Part of Export Control Bill – in a Public Bill Committee at 9:30 am on 18 October 2001.
Nigel Griffiths
Parliamentary Under-Secretary, Department of Trade and Industry
9:30,
18 October 2001
As the hon. Member for Salisbury (Mr. Key) said, the purpose of the Amendment is to leave out subsection (5). The key point is that the definition of controlled technology is necessary to allow us to introduce proposed controls on technical assistance intended for weapons of mass destruction and related missile programmes. Technical assistance, to which controls can apply, will be that which is provided abroad for controlled goods and technology. The goods or technology to which assistance is provided will also be located abroad. Subsections (4) and (5) explain what is meant by controlled technology when it is held by a person, or at a place, outside the United Kingdom. Subsections (2) and (3) do the same for goods. Subsection (4) provides that controlled technology is that which, if transferred from the UK, would be subject to control. Subsection (5) allows an assessment of whether technology outside the UK is to be controlled based on the same considerations that would apply if it were transferred from the UK. That ensures that controls on technical assistance abroad can take into account the use to which the assisted technology will be put and to whom it is provided, as well as the type of technology in question.

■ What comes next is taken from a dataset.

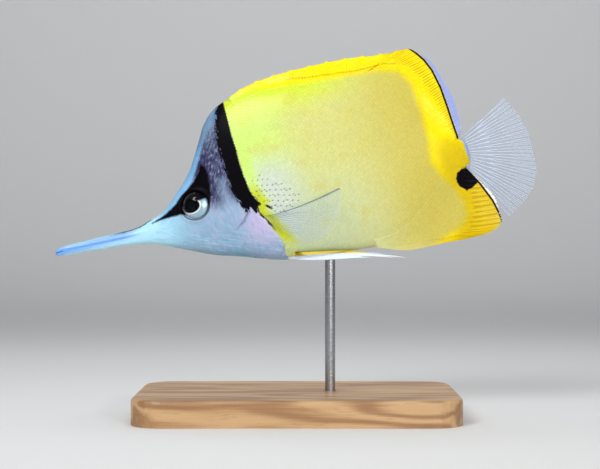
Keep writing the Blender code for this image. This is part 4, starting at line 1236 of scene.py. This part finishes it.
def fin_coat(name, arrays, line, reach, rim, material, seed):
    """Carries the scales on over a midline fin's fleshy part, up to the line in its margin."""
    faces, _, out, _, _ = arrays
    plane = (faces[0] + faces[1])[..., ::2] / 2
    low, high = plane.reshape(-1, 2).min(0), plane.reshape(-1, 2).max(0)
    fine = np.linspace(low[0], high[0], 2000)
    counts = running_count(fine, lambda along: scale_pitch(along) * FIN_SCALE_SHARE)
    found = []
    for number in range(-60, 90):
        along = np.interp(np.arange(0.5 * (number % 2), counts[-1]), counts, fine)
        height = number * scale_pitch(along) * FIN_SCALE_SHARE * ROW_SPACING
        found.append(np.stack((along, height), -1))
    found = np.concatenate(found)
    rng = np.random.default_rng(seed)
    away, sign, _ = outside(found[:, 0], found[:, 1], line)
    found = found[(away > -FAIRING_INSIDE - 0.5) & (found[:, 1] > low[1]) & (found[:, 1] < high[1])]
    found = found[line_distance(found[:, 0], found[:, 1], rim)[0] < -1.1]
    column, row, miss = locate(plane, found)
    share = row / (out.shape[1] - 1)
    local_reach = reach + rng.normal(0.0, 0.02, len(found))
    at_end = FAIRING_FADE * 0.3 * out.shape[0]
    keep = (miss < 0.05) & (share < local_reach) & (row > 1)
    keep &= (column > at_end) & (column < out.shape[0] - at_end)
    half = np.abs(sample((faces[1] - faces[0]) / 2, column, row)[:, 1])
    away = sign * (found[:, 1] - line(found[:, 0]))
    keep &= (away > -0.2) | (half > flesh_side(found[:, 0], found[:, 1]) - 0.22)
    column, row, share = column[keep], row[keep], share[keep]
    pitch = scale_pitch(found[keep, 0]) * FIN_SCALE_SHARE * (1 - 0.25 * share / reach)
    for side, face in zip(("left", "right"), faces):
        normal = grid_normals(face)
        normal *= (-1 if side == "left" else 1) * np.sign(normal[..., 1:2] + 1e-12)
        rays = sample(face, column, row + 0.5) - sample(face, column, row - 0.5)
        rays /= np.maximum(np.linalg.norm(rays, axis=-1, keepdims=True), 1e-9)
        lie = rays + (1.0, 0.0, 0.0)
        size = np.stack((pitch * 0.92, pitch * 0.64), -1)
        rise = bpy.context.scene.fish_sizes.scale_rise / MM * 0.8 * (1 - 0.35 * share / reach)
        rise = rise * (0.35 + 0.65 * ease(-2.2, 0.6, away[keep]))
        unwrap = np.stack((column / out.shape[0], 0.05 + 0.9 * row / out.shape[1]), -1)
        places = np.stack((column, row), -1)
        mesh = coat_mesh(
            f"scales_{name}_{side}", (face, normal), places, lie, size, rise, unwrap, seed, passes=5,
        )
        add_piece(f"scales_{name}_{side}", mesh, material)
        seed += 1


def yellow_fin_material():
    """Yellow web with rays and painted shadow between them, a clear lavender margin and the black line
    inside it.
    """
    paint = Paint("yellow_fin_web")
    look = bpy.context.scene.fish_colours
    colour, black = fish_colour(paint)
    ray, reach, rim = paint.attribute("ray"), paint.attribute("reach"), paint.attribute("rim_line")
    joints = paint.math("SINE", paint.attribute("edge") * 7.0) * 0.5 + 0.5
    # Painted shadow: brown between the rays, towards the margin of the fins behind along 138
    ray_gap_shade = paint.ease(ray, 0.45, 0.1) * paint.ease(reach, 0.45, 0.78)
    ray_gap_shade = ray_gap_shade * paint.ease(paint.attribute("along"), 138.0, 150.0)
    colour = paint.mix(ray_gap_shade * 0.62, colour, look.sheath_brown_and_gap_shade)
    clear = paint.ease(rim, 0.15, 0.75)
    pale = paint.mix(paint.ease(paint.attribute("height"), 0.0, -6.0), look.margin, look.low_margin)
    colour = paint.mix(clear, colour, paint.mix(ray * 0.3, pale, look.fin_ray))
    black = paint.most(black * (1 - clear), paint.near(rim + (ray - 0.5) * 0.14, 0.54, 0.24))
    colour = paint.mix(black, colour, look.black)
    normal = paint.bump(ray * joints + paint.noise(2400.0) * 0.3, 0.3, 0.0001)
    see_through = clear * (0.18 - ray * 0.12) * (1 - black)
    shader = paint.principled(
        base_color=colour, roughness=paint.ease(ray, 0.0, 1.0, 0.5, 0.36) + black * 0.15,
        coat_weight=0.14 - black * 0.12, specular_ior_level=0.05, coat_roughness=0.2,
        alpha=1.0 - see_through, normal=normal,
    )
    return paint.finish(shader)


class FISH_OT_midline_fins(bpy.types.Operator):
    """Makes the spiny and soft dorsal fins and the anal fin, scaled at their bases"""

    bl_idname = "fish.midline_fins"
    bl_label = "Midline fins"

    def execute(self, context):
        web = yellow_fin_material()
        scales = scale_material()
        place = between(flesh_root(top_line, SPINY_ROOT, 1), smooth_path(SPINY_MARGIN))
        spiny = fin_arrays(
            SPINE_COUNT, 18, 50, place, wavy, top_line, forks=None, notch=0.05, slim=0.16,
            bare_from=SPINY_BARE,
        )
        place = between(
            flesh_root(top_line, SOFT_ROOT, 1), smooth_path(SOFT_MARGIN), smooth_curve(SOFT_SHARES)
        )
        soft = fin_arrays(
            SOFT_RAY_COUNT, 14, 72, place, wavy, top_line, notch=0.02, bare_from=SOFT_BARE
        )
        place = between(
            flesh_root(bottom_line, ANAL_ROOT, -1), smooth_path(ANAL_MARGIN), smooth_curve(ANAL_SHARES),
            smooth_curve(ANAL_BOW),
        )
        anal = fin_arrays(
            ANAL_RAY_COUNT, 14, 72, place, wavy, bottom_line, notch=0.02, bare_from=ANAL_BARE
        )
        fins = (
            ("dorsal_fin_spiny", spiny, top_line, SPINY_COAT, DORSAL_LINE),
            ("dorsal_fin_soft", soft, top_line, SOFT_COAT, DORSAL_LINE),
            ("anal_fin", anal, bottom_line, ANAL_COAT, ANAL_LINE),
        )
        for name, arrays, _, _, rim in fins:
            fin_piece(name, arrays, web, rim)
        for number, (name, arrays, line, reach, rim) in enumerate(fins):
            fin_coat(name, arrays, line, reach, rim, scales, RANDOM_SEED + 40 + 2 * number)
        return {"FINISHED"}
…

That is necessary where controls are determined by the end use of the technology.
I realise that that is a very technical point but it is an important one because, as I explained on Tuesday, we need to be able to implement controls on the provision of technical assistance to weapons of mass destruction and related missile programmes in order to implement the European Union joint action. In view of that explanation, I invite the hon. Member for Salisbury to withdraw his amendment.